Through grass, through amber’d cornfields, our slow Stream–
Fringed with its flags and reeds and rushes tall,
And Meadowsweet, the chosen of them all
By wandering children….
By William Allingham (1824-1889)
This perennial shrub of the Rose family is native to Northeastern North America and can be found growing in wet areas such as edges of marshes, bogs and ditches, along streams, and wet prairies. In Kentucky, and Tennessee it is considered Endangered. While in Ohio it is listed as Extripated (locally extinct). The plant was imported into parts of Europe; Belgium, Denmark, Estonia, France, Germany, Ireland, Latvia, Lithuania, United Kingdom. In Belgium and Latvia it is listed as Invasive, and in Lithuania as potentially Invasive!
In herbal medicine of the Ojibwa Indians a tea of leaves and flowers was used to ease childbirth. Early settlers used the inner bark as a pain killer, much like other early aspirin like herbs (willow. etc). Unlike willow or poplar, which also contains Salicylates, the properties and strength of the aspirin like effects is consistent from plant to plant. In minute amounts Meadowsweet can also be used on stomach issues. The Blackfoot Indians used a tea as an enema and a vagina douche to treat infections.
The leaves smell like almonds and have been used to keep linens fresh and nicely scented. The leaves have also been use in making an astringent skin tonic. The leaves have been dried and used as a China tea substitute, supposedly tasting much the same as the original. The early settlers ate the roots.

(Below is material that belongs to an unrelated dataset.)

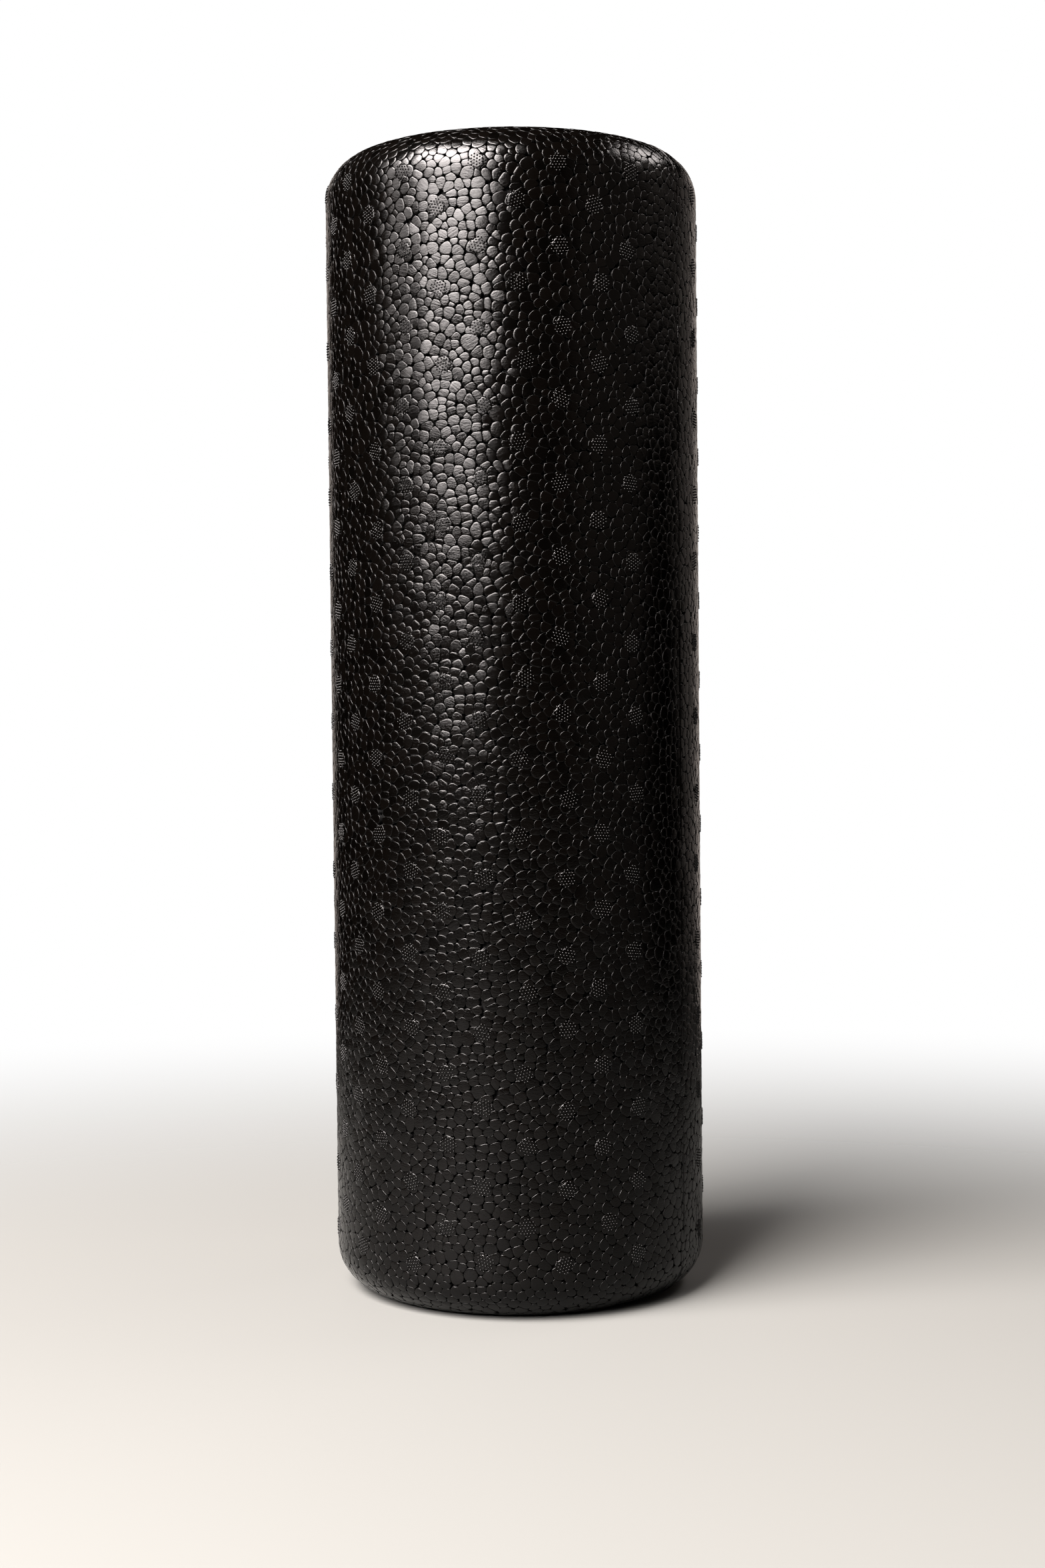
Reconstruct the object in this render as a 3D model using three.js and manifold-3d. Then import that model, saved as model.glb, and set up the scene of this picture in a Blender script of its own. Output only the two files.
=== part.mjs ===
// A solid foam roller, standing upright on one end.
// It is one moulding: foam beads fused by steam in a two-part mould, with no core and no cover.
// The roller's axis is +Z, and Z is zero on the end that it stands on. Lengths are millimetres.

import * as THREE from 'three';
import { mergeVertices } from 'three/addons/utils/BufferGeometryUtils.js';
import Module from 'manifold-3d';

// The moulding
const ROLLER_RADIUS = 75;
const ROLLER_LENGTH = 457;
const SHOULDER_RADIUS = 18;
const SEGMENTS_AROUND = 96;
const SEGMENTS_PER_SHOULDER = 9;

// The witness line where the mould's two halves met: a low rib along both sides
const RIB_WIDTH = 0.8;
const RIB_HEIGHT = 0.3;
const RIB_ANGLE_DEGREES = -30;

// Black moulded foam
const FOAM_COLOUR = 0x1b1a19;
const FOAM_ROUGHNESS = 0.55;
const FOAM_METALNESS = 0;

const FLAT_RADIUS = ROLLER_RADIUS - SHOULDER_RADIUS;
const QUARTER_TURN = Math.PI / 2;

const wasm = await Module();
wasm.setup();

// Points of one rounded shoulder, from the flat end face round to the side
function shoulderPoints(centreHeight, startAngle, endAngle, radius) {
  const points = [];
  for (let step = 0; step <= SEGMENTS_PER_SHOULDER; step += 1) {
    const angle = startAngle + (endAngle - startAngle) * (step / SEGMENTS_PER_SHOULDER);
    const across = FLAT_RADIUS + radius * Math.cos(angle);
    const along = centreHeight + radius * Math.sin(angle);
    points.push(new THREE.Vector2(across, along));
  }
  return points;
}

// Half of the roller's outline, from the bottom end face's centre to the top one's
function halfOutline() {
  const bottomShoulder = shoulderPoints(SHOULDER_RADIUS, -QUARTER_TURN, 0, SHOULDER_RADIUS);
  const topShoulder = shoulderPoints(ROLLER_LENGTH - SHOULDER_RADIUS, 0, QUARTER_TURN, SHOULDER_RADIUS);
  return [
    new THREE.Vector2(0, 0),
    ...bottomShoulder,
    ...topShoulder,
    new THREE.Vector2(0, ROLLER_LENGTH),
  ];
}

// The round body, turned so that its axis is +Z
function roundBody() {
  const geometry = new THREE.LatheGeometry(halfOutline(), SEGMENTS_AROUND);
  geometry.rotateX(QUARTER_TURN);
  return geometry;
}

// A thin upright plate through the axis. Its rim stands proud of the body's side and shoulders,
// and it ends level with the two end faces.
function ribPlate() {
  const ribRadius = SHOULDER_RADIUS + RIB_HEIGHT;
  const endAngle = Math.asin(SHOULDER_RADIUS / ribRadius);
  const bottomShoulder = shoulderPoints(SHOULDER_RADIUS, -endAngle, 0, ribRadius);
  const topShoulder = shoulderPoints(ROLLER_LENGTH - SHOULDER_RADIUS, 0, endAngle, ribRadius);
  const rightSide = [...bottomShoulder, ...topShoulder];
  const leftSide = rightSide.map((point) => new THREE.Vector2(-point.x, point.y)).reverse();
  const plate = new THREE.Shape([...rightSide, ...leftSide]);
  const geometry = new THREE.ExtrudeGeometry(plate, { depth: RIB_WIDTH, bevelEnabled: false });
  geometry.translate(0, 0, -RIB_WIDTH / 2);
  geometry.rotateX(QUARTER_TURN);
  geometry.rotateZ(THREE.MathUtils.degToRad(RIB_ANGLE_DEGREES));
  return geometry;
}

// A three.js geometry as a solid that can be joined
function toSolid(geometry) {
  const plain = geometry.clone();
  plain.deleteAttribute('normal');
  plain.deleteAttribute('uv');
  const welded = mergeVertices(plain);
  const mesh = new wasm.Mesh({
    numProp: 3,
    vertProperties: new Float32Array(welded.attributes.position.array),
    triVerts: new Uint32Array(welded.index.array),
  });
  return new wasm.Manifold(mesh);
}

// A joined solid as a three.js geometry
function toGeometry(solid) {
  const mesh = solid.getMesh();
  const geometry = new THREE.BufferGeometry();
  geometry.setAttribute('position', new THREE.BufferAttribute(new Float32Array(mesh.vertProperties), 3));
  geometry.setIndex(new THREE.BufferAttribute(new Uint32Array(mesh.triVerts), 1));
  geometry.computeVertexNormals();
  return geometry;
}

function rollerBody() {
  const solid = toSolid(roundBody()).add(toSolid(ribPlate()));
  const foam = new THREE.MeshStandardMaterial({
    color: FOAM_COLOUR,
    roughness: FOAM_ROUGHNESS,
    metalness: FOAM_METALNESS,
  });
  const body = new THREE.Mesh(toGeometry(solid), foam);
  body.name = 'roller_body';
  return body;
}

const roller = new THREE.Group();
roller.name = 'foam_roller';
roller.add(rollerBody());

export default roller;
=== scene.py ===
import math

import bpy
import numpy as np
from mathutils import Matrix, Vector, kdtree


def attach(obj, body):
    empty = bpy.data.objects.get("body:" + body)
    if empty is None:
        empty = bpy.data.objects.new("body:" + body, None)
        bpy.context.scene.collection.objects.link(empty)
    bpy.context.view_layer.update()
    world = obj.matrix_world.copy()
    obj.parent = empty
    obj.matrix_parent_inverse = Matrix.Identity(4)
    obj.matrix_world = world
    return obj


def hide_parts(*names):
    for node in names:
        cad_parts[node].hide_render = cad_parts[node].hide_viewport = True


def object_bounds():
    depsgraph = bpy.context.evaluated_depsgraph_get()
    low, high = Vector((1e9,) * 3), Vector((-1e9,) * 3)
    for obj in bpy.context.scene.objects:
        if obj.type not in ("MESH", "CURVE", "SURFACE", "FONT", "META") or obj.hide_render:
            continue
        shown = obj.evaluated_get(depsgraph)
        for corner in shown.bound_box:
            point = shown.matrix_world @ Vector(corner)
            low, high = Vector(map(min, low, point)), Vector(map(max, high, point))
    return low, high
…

In magic use this plant and its flowers are used to promote love, balance and harmony. Among the Druids the Meadowsweet, Vervain and Verbena were their three most sacred herbs. The use of fresh flowers on the alter has been frequent when casting a love spell, also use the dried petals in love mixtures. The fresh flowers were often included in wedding bouquets. In Welsh Mythology, Gwydion and Math created a woman out of oak blossom, broom, and meadowsweet and named her Blodeuwedd (“flower face”).